Is there a much cleaner and more efficient step by step way of doing this?
Stop the server.
Copy the datadir while retaining permissions - use cp -aRv.
Then (easiest, as it avoids the need to modify initscripts) just move the old datadir aside and symlink the old path to the new location.
Thanks for the accepted answer. Instead of the symlink you can also use a bind mount. That way it is independent from the file system. If you want to use a dedicated hard drive for the database you can also mount it normally. to the data directory.

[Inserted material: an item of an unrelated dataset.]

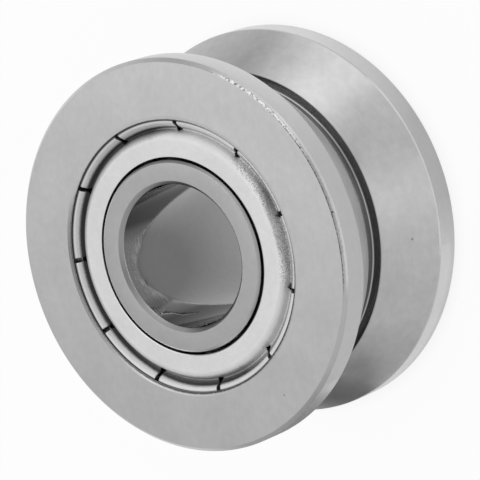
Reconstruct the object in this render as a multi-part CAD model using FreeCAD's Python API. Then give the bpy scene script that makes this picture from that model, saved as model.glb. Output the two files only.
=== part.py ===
import FreeCAD, Part
import math
import os

# Guide wheel with a V groove: a double row ball bearing whose thick outer ring is the wheel.
# Millimetres. The origin is the wheel's centre and +Z is its axis, out of the front face.

Vector = FreeCAD.Vector
ORIGIN = Vector(0, 0, 0)
AXIS = Vector(0, 0, 1)

# Wheel
outer_diameter = 41.0
width = 20.0
bore_diameter = 15.0
rim_chamfer = 0.4
bore_chamfer = 0.4

# V groove for the rail, with a relief slot at its root
groove_angle = 120.0
land_width = 3.05
land_break = 0.1
root_slot_width = 2.2
root_slot_depth = 0.92

# Ball rows. The ball circle lies this share of the way through the wall from bore to rim,
# which leaves metal for the tracks on one side and for the groove on the other.
ball_diameter = 5.556
balls_per_row = 8
ball_circle_share = 9 / 26
row_inset = 5.6
rear_row_turn = 22.5
ball_clearance = 0.04
track_radius = 2.89
inner_track_depth = 0.82
outer_track_depth = 0.97

# Riveted cage
cage_sheet = 0.4
cage_ribbon_width = 2.5
pocket_clearance = 0.1
rivet_shank_diameter = 0.8
rivet_head_diameter = 1.5
rivet_head_height = 0.35
rivet_clearance = 0.03

# Shield, a pressed ring with a slit curl round its edge
shield_sheet = 0.35
shield_inset = 0.25
shield_gap = 0.3
ring_end_chamfer = 0.25
shoulder_bend_radius = 0.6
shoulder_to_trench = 0.59
trench_bend_radius = 0.3
trench_corner_depth = 1.53
trench_to_curl = 1.17
curl_slope = 53.0
curl_bend_radius = 0.2
curl_inset = 0.2
slit_count = 11
slit_width = 0.42
slit_notch_width = 0.8
slit_notch_reach = 0.32
first_slit_angle = 10.5

# Crimp groove in the outer ring that holds the curl
seat_height = 0.35
seat_depth = 1.2
crimp_depth = 0.25
mouth_chamfer_width = 0.4
mouth_chamfer_depth = 0.12
lip_land = 0.05
crimp_clearance = 0.025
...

I did the latter. Here are my steps if someone needs a reference. I ran this as a script on many AWS instances.
# stop postgres server
sudo service postgresql stop
# create new filesystem in empty hard drive
sudo mkfs.ext4 /dev/xvdb
# mount it
mkdir /tmp/pg
sudo mount /dev/xvdb /tmp/pg/
# copy the entire postgres home dir content
sudo cp -a /var/lib/postgresql/. /tmp/pg
# mount it to the correct directory
sudo umount /tmp/pg
sudo mount /dev/xvdb /var/lib/postgresql/
# see if it is mounted
mount | grep postgres
# add the mount point to fstab
echo "/dev/xvdb /var/lib/postgresql ext4 rw 0 0" | sudo tee -a /etc/fstab
# when database is in use, observe that the correct disk is being used
watch -d grep xvd /proc/diskstats
A clarification. It is the particular AMI that you used that sets ubuntu as the default user, this may not apply to other AMIs.
In essence if you are trying move data manually, you will probably need to do so as the root user, and then make sure its available to whatever user postgres is running with.
You also do have the option of snapshotting the volume and increasing the size of the a volume created from the snapshot. Then you could replace the volume on your instance with the new volume (You probably will have to resize the partition to take advantage of all the space).